Polling shows that between three fifths and three quarters of voters support four main aspects of the bill: strengthening the power of lower paid workers to negotiate pay rises; strengthening workplace laws to close the gender pay gap; giving employees more power to have flexible work conditions (e.g. varied hours or working from home); and giving workers the ability to join together across different workplaces to collectively negotiate pay rises. No more than one seventh oppose any of those four aspects.
Overall, half of voters support the Bill, and only a quarter oppose it.
The fact that overall support for the Bill is less than support for its main elements suggests, however, that some aspects of the employer campaign may have had an effect on public consciousness.
Aside from the age-old refrain about strikes, there’s also the age-old refrain about productivity. The Bill would be ‘stifling’ productivity. ‘We can’t afford to decouple productivity from wage growth’, said the Minerals Council.
The problem is that wages were decoupled from productivity decades ago. It has been profits, not wages, that have grown without being supported by underlying growth in productivity. Wages growth has, on average, fallen behind productivity growth over that period.
Decades of evidence has shown that industrial relations laws do not determine productivity growth. They don’t govern the size of the pie.
What they mainly do is govern how much of the pie goes to wages, and how much goes to profits.
So when the mining employers lobby threatens a campaign against the industrial relations laws, it’s because they could reduce their profits. It’s for the same reason that the other major mining lobby group has threatened to run an ad campaign against any possible tax on super-profits in the coal and gas sectors, “standing up for families, standing up for small businesses across regional Australia”. That would be an even harder sell, as the surge in gas and coal prices, and hence profits, is linked in most minds to the Russian invasion of Ukraine.
This is not to say that the Secure Work Bill is without criticism.
Probably its main weakness is that it takes a complicated approach to solving a simple problem.
Its multi-employer bargaining provisions are a response to the simple fact that Australia is one of the few countries which effectively prohibits bargaining beyond the enterprise, in a world that is vastly different economically to half or even a quarter of a century ago.
Once upon a time, large firms would directly and securely employ most of the people who generated revenue for them. Now, many are casually employed, or even independent contractors, or working for firms that are themselves contractors.
Long-time advocates of freer labour markets, the Organisation for Economic Cooperation and Development, have switched to endorsing multi-employer bargaining.
The OECD likes the idea of co-ordination in union bargaining. It knows it has economic benefits. And OECD research shows that the decoupling of wages and productivity, and especially rising wage inequality, are worse in Australia than most countries.

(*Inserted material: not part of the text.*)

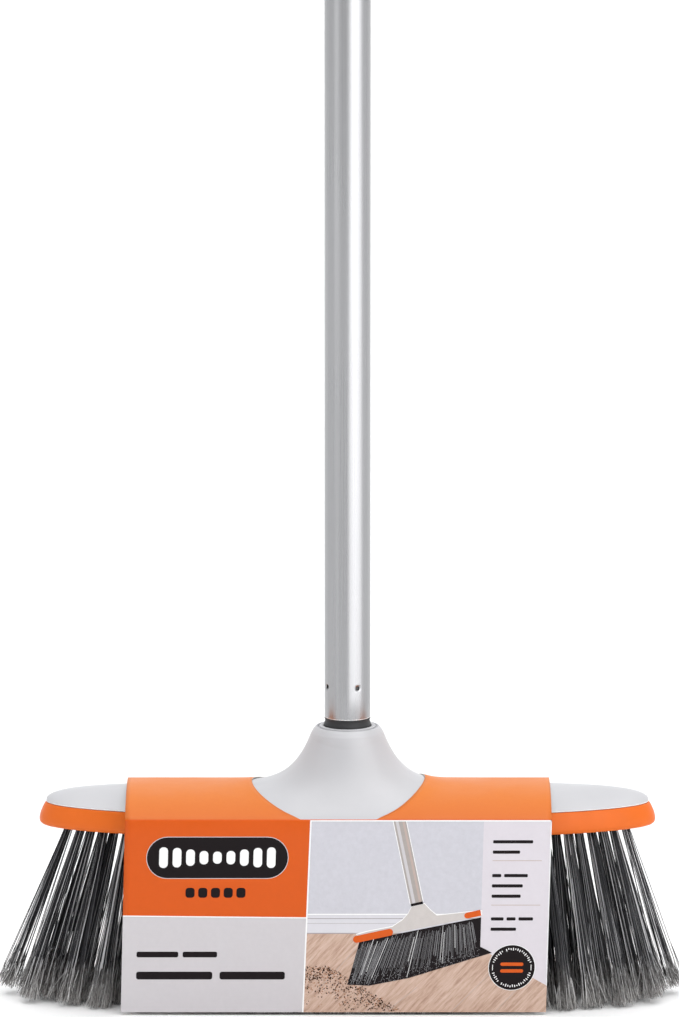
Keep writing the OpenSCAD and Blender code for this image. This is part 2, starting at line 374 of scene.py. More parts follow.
def cut_aluminium(name):
    """The tube's freshly cut edge: bright metal with fine saw lines."""
    n = Nodes(name, 0.5, metallic=1.0)
    n.colour(n.ramp(n.noise(700, 3), [(0.3, (0.86, 0.86, 0.87)), (0.7, (0.97, 0.97, 0.97))]))
    n.bump(n.noise(900, 3, 0.6, n.stretch(1, 1, 6)), 0.006, 0.4)
    return n.material


def drawn_wire(name):
    """Dull drawn steel wire."""
    n = Nodes(name, 0.35, metallic=1.0)
    n.colour(n.ramp(n.noise(400, 3), [(0.3, (0.50, 0.48, 0.44)), (0.7, (0.66, 0.63, 0.58))]))
    n.roughness(n.span(n.noise(300), 0.28, 0.5))
    return n.material


def bristle_fibre(name):
    """Dark polymer fibre: each strand its own shade, frayed and paler at the tips."""
    n = Nodes(name, 0.4)
    own = n.add("ShaderNodeNewGeometry").outputs["Random Per Island"]
    strand = n.ramp(own, [
        (0.0, (0.005, 0.005, 0.007)), (0.5, (0.016, 0.016, 0.02)),
        (0.66, (0.05, 0.05, 0.056)), (0.72, (0.3, 0.3, 0.315)), (1.0, (0.8, 0.79, 0.8)),
    ])
    near_tip = n.span(n.height(), 0.8, 0.0, 0.003, 0.026)
    frayed = n.ramp(own, [(0.0, (0.12, 0.11, 0.105)), (0.5, (0.42, 0.4, 0.385)), (1.0, (0.9, 0.88, 0.86))])
    n.colour(n.mix(near_tip, strand, frayed))
    n.roughness(n.span(own, 0.3, 0.55))
    return n.material


def printed_card(name, colour, gloss=0.42, speckle=0.02, specular=0.3):
    """Ink on coated card: fine ink mottle, a faint fibre relief and an uneven coating."""
    n = Nodes(name, gloss, specular=specular)
    mottle = n.noise(420, 4, 0.65)
    n.colour(n.ramp(mottle, [(0.25, tint(colour, 1 - speckle)), (0.75, tint(colour, 1 + speckle))]))
    n.roughness(n.span(n.noise(30, 4), gloss - 0.06, gloss + 0.08, 0.3, 0.7))
    n.bump(n.noise(700, 5, 0.7), 0.01, 0.25)
    return n.material


def printed_fold_painted_light(name, lit_ridge, shaded_crease):
    """The print on the sleeve's bent top, with painted light: a lit copy of the orange ink that pales from
    the crease up to the ridge, standing in for the light and sheen the top catches.
    """
    n = Nodes(name, 0.42, specular=0.3)
    # Painted light: the colour goes with height from the darker crease to the paler, lit ridge
    height = n.span(n.height(), 0.0, 1.0, FOLD_Z * MM, (FOLD_Z + ARCH_RISE) * MM)
    ink = n.mix(height, shaded_crease, lit_ridge)
    n.colour(n.mix(n.span(n.noise(420, 4, 0.65), 0.0, 0.3, 0.3, 0.75), ink, tint(shaded_crease, 0.97)))
    n.roughness(n.span(n.noise(30, 4), 0.36, 0.5, 0.3, 0.7))
    n.bump(n.noise(700, 5, 0.7), 0.01, 0.25)
    return n.material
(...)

It makes no sense to restrict bargaining to a single workplace or enterprise. Some workers are in workplaces that are too small to support single-employer bargaining, and often it’s someone else who calls the tune as to what that small business does anyway. Workers need to be able to bargain across multiple workplaces, and across multiple enterprises — with the organ grinders, not the monkeys.
The Secure Work Bill helps deal with that, but it creates three streams of multi-employer bargaining, all with their own rules and requirements, while other aspects of the old legislation (for example, on ‘pattern bargaining’) remain in place.

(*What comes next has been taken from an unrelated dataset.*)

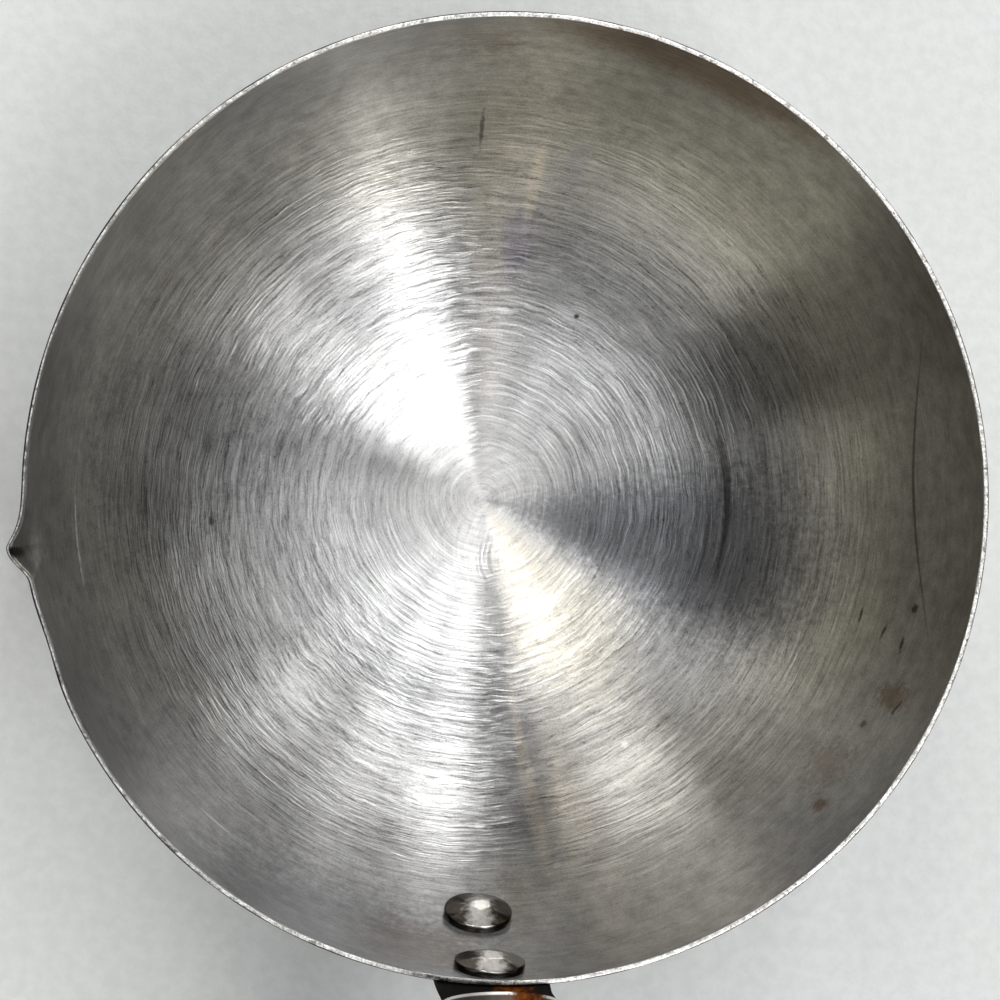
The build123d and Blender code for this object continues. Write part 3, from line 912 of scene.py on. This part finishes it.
wood = blend_colour(tree, ramp(tree, palm, 0.42, 0.65, 0.0, 0.7), wood, (0.55, 0.50, 0.45, 1), "MULTIPLY")
scorch_edge = maths(tree, "ADD", where["Along"], maths(tree, "MULTIPLY", waver, 8.0))
scorched = ramp(tree, scorch_edge, GRIP_START + 12.0, GRIP_START + 1.0, 0.0, 0.85)
wood = blend_colour(tree, scorched, wood, (0.20, 0.15, 0.12, 1), "MULTIPLY")
tree.links.new(wood, shader.inputs["Base Color"])
turned_rings = maths(tree, "SINE", maths(tree, "MULTIPLY", where["Along"], 9.0))
relief = maths(tree, "SUBTRACT", maths(tree, "MULTIPLY", fibre, 0.5), maths(tree, "MULTIPLY", pores, 0.8))
relief = maths(tree, "ADD", relief, maths(tree, "MULTIPLY", turned_rings, 0.08))
emboss(tree, shader, relief, 0.5, 0.00015)
tree.links.new(ramp(tree, palm, 0.3, 0.7, 0.36, 0.52), shader.inputs["Roughness"])
cover("wooden_grip", grip_wood)


# ---------------------------------------------------------------------------
# Grip pin: a steel wire pin across the socket and the tenon, both ends peened
# over; dull, with rust round its edges.
# ---------------------------------------------------------------------------
pin_steel, tree, shader = start_material("peened_pin_steel")
where = use_group(tree, handle_place)
dents = noise(tree, where["Place"], 1.4, detail=3.0)
pitted = noise(tree, where["Place"], 4.0, detail=4.0)
pin_tone = blend_colour(tree, dents, (0.24, 0.22, 0.20, 1), (0.56, 0.54, 0.51, 1))
rusty = ramp(tree, pitted, 0.50, 0.62, 0.0, 0.6)
pin_tone = blend_colour(tree, rusty, pin_tone, (0.24, 0.12, 0.06, 1))
tree.links.new(pin_tone, shader.inputs["Base Color"])
emboss(tree, shader, dents, 0.6, 0.0003)
tree.links.new(ramp(tree, pitted, 0.3, 0.7, 0.30, 0.55), shader.inputs["Roughness"])
shader.inputs["Metallic"].default_value = 1.0
cover("grip_pin", pin_steel)


# ---------------------------------------------------------------------------
# Floor and light: a plain pale bench top, and a ring of soft panels that the
# brushed steel draws out into bright wedges, and a room pale at the horizon and dark overhead.
# ---------------------------------------------------------------------------
HORIZON = (0.66, 0.665, 0.66, 1)
OVERHEAD = (0.05, 0.05, 0.051, 1)
FLOOR_REACH = 12.0
FADE_FROM = 0.45
FADE_TO = 1.8
floor_mesh = bpy.data.meshes.new("floor")
maker = bmesh.new()
bmesh.ops.create_grid(maker, x_segments=1, y_segments=1, size=FLOOR_REACH)
maker.to_mesh(floor_mesh)
maker.free()
floor = bpy.data.objects.new("floor", floor_mesh)
scene.collection.objects.link(floor)
floor_paint, tree, shader = start_material("pale_floor")
place = add_node(tree, "ShaderNodeTexCoord").outputs["Object"]
pebbled = noise(tree, place, 420.0, detail=3.0, roughness=0.6)
blotched = noise(tree, place, 14.0, detail=2.0)
paint = blend_colour(tree, ramp(tree, pebbled, 0.3, 0.7), (0.725, 0.747, 0.747, 1), (0.778, 0.80, 0.80, 1))
paint = blend_colour(tree, ramp(tree, blotched, 0.3, 0.7), paint, (0.985, 0.985, 0.98, 1), "MULTIPLY")
tree.links.new(paint, shader.inputs["Base Color"])
emboss(tree, shader, pebbled, 0.35, 0.0006)
shader.inputs["Roughness"].default_value = 0.8
# far from the ladle the floor fades into the pale room
far = vector_maths(tree, "LENGTH", place)
light_path = add_node(tree, "ShaderNodeLightPath")
seen = maths(tree, "ADD", light_path.outputs["Is Camera Ray"], light_path.outputs["Is Glossy Ray"])
seen = maths(tree, "ADD", seen, light_path.outputs["Is Transmission Ray"])
seen = maths(tree, "MINIMUM", seen, 1.0)
faded = maths(tree, "MULTIPLY", ramp(tree, far, FADE_FROM, FADE_TO), seen)
haze = add_node(tree, "ShaderNodeEmission", {"Color": HORIZON, "Strength": 1.0})
both = add_node(tree, "ShaderNodeMixShader", {0: faded, 1: shader.outputs[0], 2: haze.outputs[0]})
tree.links.new(both.outputs[0], tree.nodes["Material Output"].inputs["Surface"])
floor_mesh.materials.append(floor_paint)


PANEL_DISTANCE = 2.5


def panel(name, azimuth, elevation, width, height, power, colour=(1, 1, 1)):
    """A soft panel facing the bowl, placed by its direction from the bowl. Its size and
    power are what it would have at one metre."""
    data = bpy.data.lights.new(name, "AREA")
    data.shape = "RECTANGLE"
    data.size = width * PANEL_DISTANCE
    data.size_y = height * PANEL_DISTANCE
    data.energy = power * PANEL_DISTANCE**2
    data.color = colour
    light = bpy.data.objects.new(name, data)
    scene.collection.objects.link(light)
    a, e = math.radians(azimuth), math.radians(elevation)
    away = Vector((math.cos(a) * math.cos(e), math.sin(a) * math.cos(e), math.sin(e)))
    light.location = away * PANEL_DISTANCE
    light.rotation_mode = "QUATERNION"
    light.rotation_quaternion = away.to_track_quat("Z", "Y")


# name, azimuth and elevation in degrees, width, height, power, and a colour if not white
PANELS = (
    ("low_edge_panel", 300.5, 50, 0.055, 0.60, 1.65),
    ("low_inner_panel", 309, 54, 0.09, 0.46, 0.60),
    ("low_side_panel", 322, 62, 0.22, 0.40, 1.10),
    ("thin_low_panel", 280, 46, 0.016, 0.40, 0.22, (1.0, 0.86, 0.66)),
    ("side_low_panel", 345, 24, 0.50, 0.30, 0.30),
    ("side_mid_panel", 24, 66, 0.16, 0.36, 0.50),
    ("side_high_panel", 50, 66, 0.20, 0.36, 0.40),
    ("right_inner_panel", 42, 45, 0.16, 0.40, 0.75),
    ("high_inner_panel", 60, 45, 0.13, 0.40, 1.2),
    ("high_right_panel", 75.5, 44, 0.12, 0.64, 1.85),
    ("thin_high_panel", 100, 40, 0.018, 0.40, 0.34, (1.0, 0.90, 0.76)),
    ("high_left_panel", 113, 44, 0.23, 0.74, 1.9, (1.0, 0.97, 0.92)),
    ("left_panel", 140, 50, 0.25, 0.40, 0.55),
    ("lip_side_panel", 170, 31, 0.95, 0.42, 1.05),
    ("right_low_panel", 337, 68, 0.12, 0.22, 0.24),
    ("right_side_panel", 3, 68, 0.12, 0.22, 0.24),
    ("handle_panel", 251, 34, 0.80, 0.46, 1.95),
)
for row in PANELS:
    panel(*row)

world = bpy.data.worlds.new("room")
world.use_nodes = True
sky = world.node_tree
upward = add_node(sky, "ShaderNodeTexCoord").outputs["Generated"]
upward = components(sky, upward)[2]
sky_colour = blend_colour(sky, ramp(sky, upward, 0.0, 0.4), HORIZON, OVERHEAD)
sky.links.new(sky_colour, sky.nodes["Background"].inputs["Color"])
scene.world = world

The desire of the Bill’s drafters, operating under huge time pressure, to cover every possible contingency, leads to a document that is very long, with lots of room for argument and delay as fine details are fought over and amended. That’s not new. Previous governments have sought to make the legislation more complex, often to stymie one side (usually unions) to the benefit of the other.
A simpler Act would be preferable, but that is a task for the longer term. Whatever its weaknesses, the Secure Work Bill would improve the operation of the present industrial relations system. The arguments used against it are mostly either opportunistic or wrong, and often borne of arguments of decades long past, when the economy was very different. Passing it would inch us closer to having an industrial relations system that can actually deal with the problems of the twenty-first century.